Don't get me wrong - my class hasn't become that perfect class. Usually, just a few seconds after that ideal moment, something breaks their focus and they go back to being their regular somewhat rowdy selves, but being able to document those awesome moments... now I'm starting to feel like those super teachers in those videos!

Our classes don't have to be super all the time (although if they are - AWESOME!), but I'm more easily recognizing the triumphs in my class, and it's encouraging me to persevere on the toughest days.

Do you have a photo-taking device of some kind? Of course you do! I strongly encourage you to always have it at the ready. Even if you don't make the photos public, create a journal for yourself (or even better, collaborate with the students to make a class journal?) and celebrate what's going right.

We are all those super teachers more than we realize!

Friday, May 2, 2014

Sharing Student Work

I've taken part in a number of sessions lately on the sharing and publication of student work. It's a pretty hot topic, what with relatively new access to a global audience, and it's an area I'd like to explore as I continually work toward the R end of SAMR. 

Ideally, I want my students to be able to contribute to others' learning as they learn, sharing their work and discovery process. But that's a pretty big step from the traditional math approach of "here's-a-lesson-here's-a-worksheet."

And it's not easy.
I've tried to make some progress sharing class work online, but just when I think I'm getting somewhere, I find I run into stumbling blocks. Our school board has just blocked student access to Google Drive, has always blocked access to cloud storage and youtube, and has never been fond of sharing sites like Padlet or Linoit (allowing text posts, but not images). My immediate go-to's for sharing my own material with students are not accessible.

Assuming I could decide on the best way to get student work online, I find I go around in circles trying to decide on the best curation method and how to best spread the word about our work (with what's available to us behind the filters) - class blog? Contributions to class twitter feed? Wikispace? 

So many questions and possibilities that I find it hard to jump right in.
And once we decide on where to publish student work, what then can we actually publish safely? Our school has a "media release form," which most students' parents sign, but it is geared more along the lines of releasing student photos to the local newspapers, not curating student content online. When it comes to privacy, of course we want to be careful in what we post, but the whole point of sharing is that we get our work out there for others to access, share, comment on and discuss. Where does the privacy line get drawn?

It was while going around in these circles (I sometimes feel like I'm trying to get out of the centre lane of a roundabout, completing a dozen revolutions before making it!) that I realized going back to traditional methods of "publishing" student work might not be such a bad idea.

Sharing student work provides a valuable incentive to create quality material, regardless of whether the sharing is done at a global, local or even just classroom level.

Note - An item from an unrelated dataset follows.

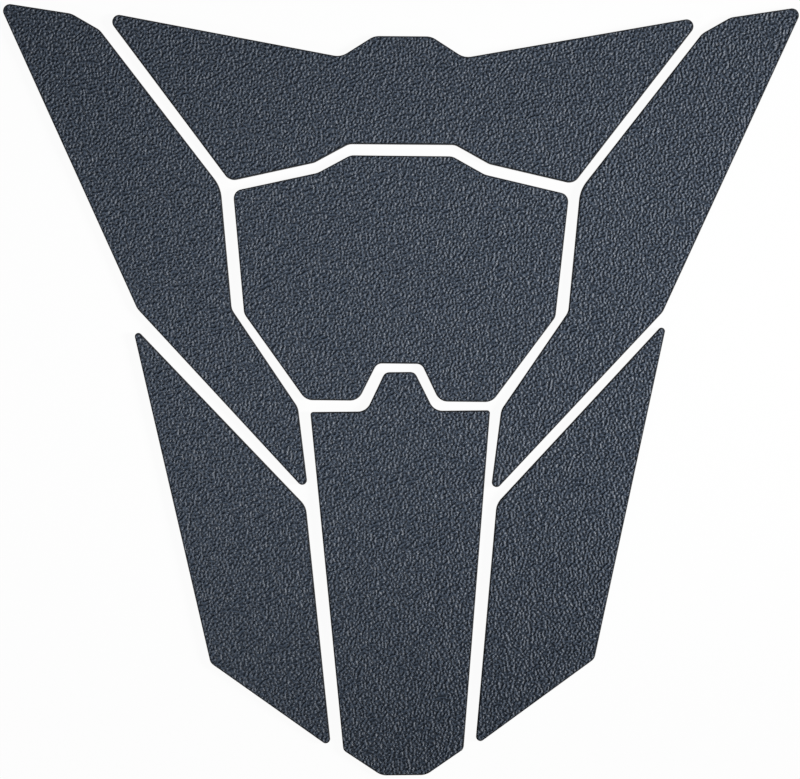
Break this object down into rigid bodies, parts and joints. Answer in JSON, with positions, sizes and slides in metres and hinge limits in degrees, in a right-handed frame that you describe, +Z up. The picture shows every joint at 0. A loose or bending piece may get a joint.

I was reminded of this when I asked my grade 10 math BYOD class to create an anchor chart demonstrating the parts of a parabola
Creating anchor charts

Right from the beginning, the students knew that their charts could be used by other students completing exit slips, quizzes, or the unit test. As students further ahead in the course finished their charts, they were immediately displayed as exemplars for students struggling with the material, as well as resources for those moving forward with the curriculum.
Using anchor charts to help with a test question
How does BYOD fit in with creating anchor charts on paper? The students were still responsible for finding examples and learning the material before putting marker to paper (see image below for their list of resources), and using a graphing calculator app to check their work. It's not an ideal use of the world-at-their-fingertips, but it's definitely a start.
Part of our unit 4 resources

I was very pleased with the work that went into the charts, and the extent to which they were used by everyone in the class throughout the rest of the unit. Now... how to share their charts (or other work) with the world?